BEIJING, China – Pernod Ricard, owner of Absolut vodka, Martell cognac and Jameson whisky, says explosive sales growth in China is slowing but an expanding urban elite still makes the country one of the most promising markets.
Makers of luxury goods from designer clothes to sparkling wine are looking to China as a key growth market. A cooling economy and a crackdown on the lavish spending of Chinese officials have tempered those hopes. But many brands are launching initiatives to attract new customers.
Pernod Ricard’s managing director for China, Con Costandis, told an analysts’ conference Tuesday that 2013 has been a year of “converging challenges” that has put pressure on luxury goods companies.
Still, Costandis said, “China is a land of tremendous opportunity.”
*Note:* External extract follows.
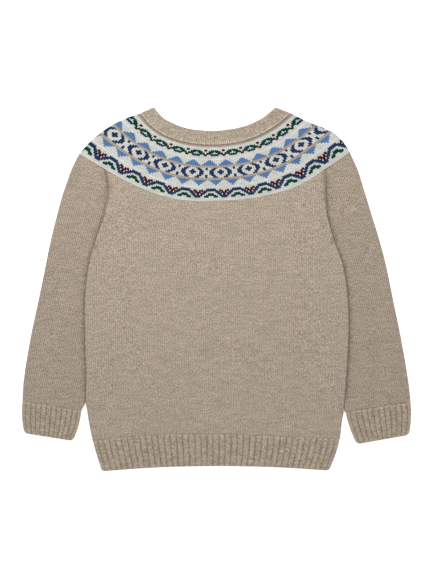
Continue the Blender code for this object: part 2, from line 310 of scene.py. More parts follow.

The expansion of the world’s second-largest economy slowed to 7.7 per cent in the first three months of the year, prompting forecasters to cut their growth outlooks for the year, though to a still-robust level of about 8 per cent.
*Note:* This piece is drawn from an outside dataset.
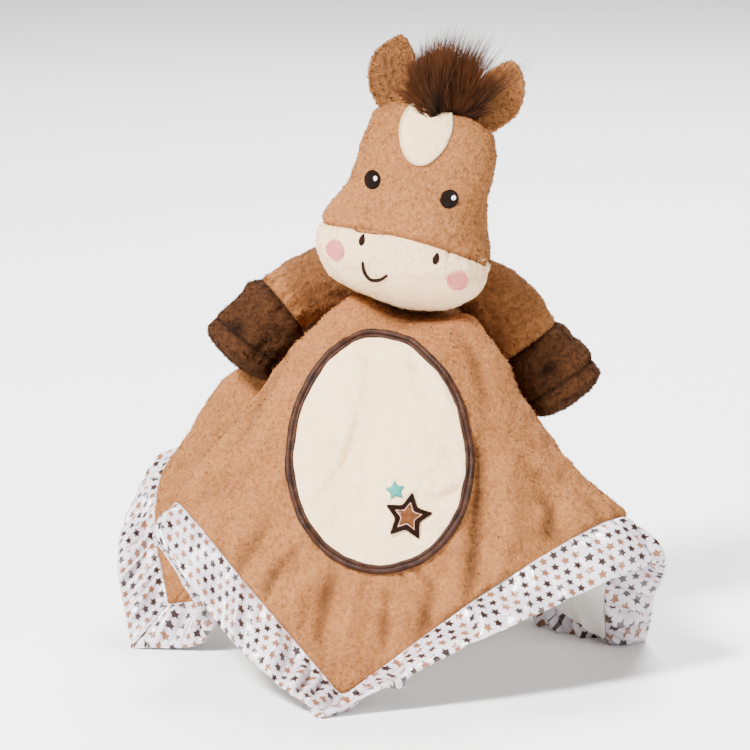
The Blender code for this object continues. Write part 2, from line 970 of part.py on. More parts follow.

With that growth and the movement of more Chinese people into cities, the country should add about 10 million newly affluent consumers each year in 2010-2020, according to the company’s deputy managing director for China, Horace Ngai.
“We will have a lot more opportunities in more places,” said Ngai.
Paris-based Pernod Ricard’s roster of brands also includes Chivas Regal and Ballantine’s whiskies, Jacob’s Creek wines, Seagram’s gin and Havana Club rum.
Sales in China increased 27 times over the decade through 2012.
The company hopes to increase its share of China’s premium spirits market from 35 per cent last year to 40 per cent by 2015.
Pernod Ricard has launched initiatives to attract more affluent consumers including offering classes in wine appreciation and other lifestyle guidance, according to Ngai. He said the company has opened its own private club in Beijing.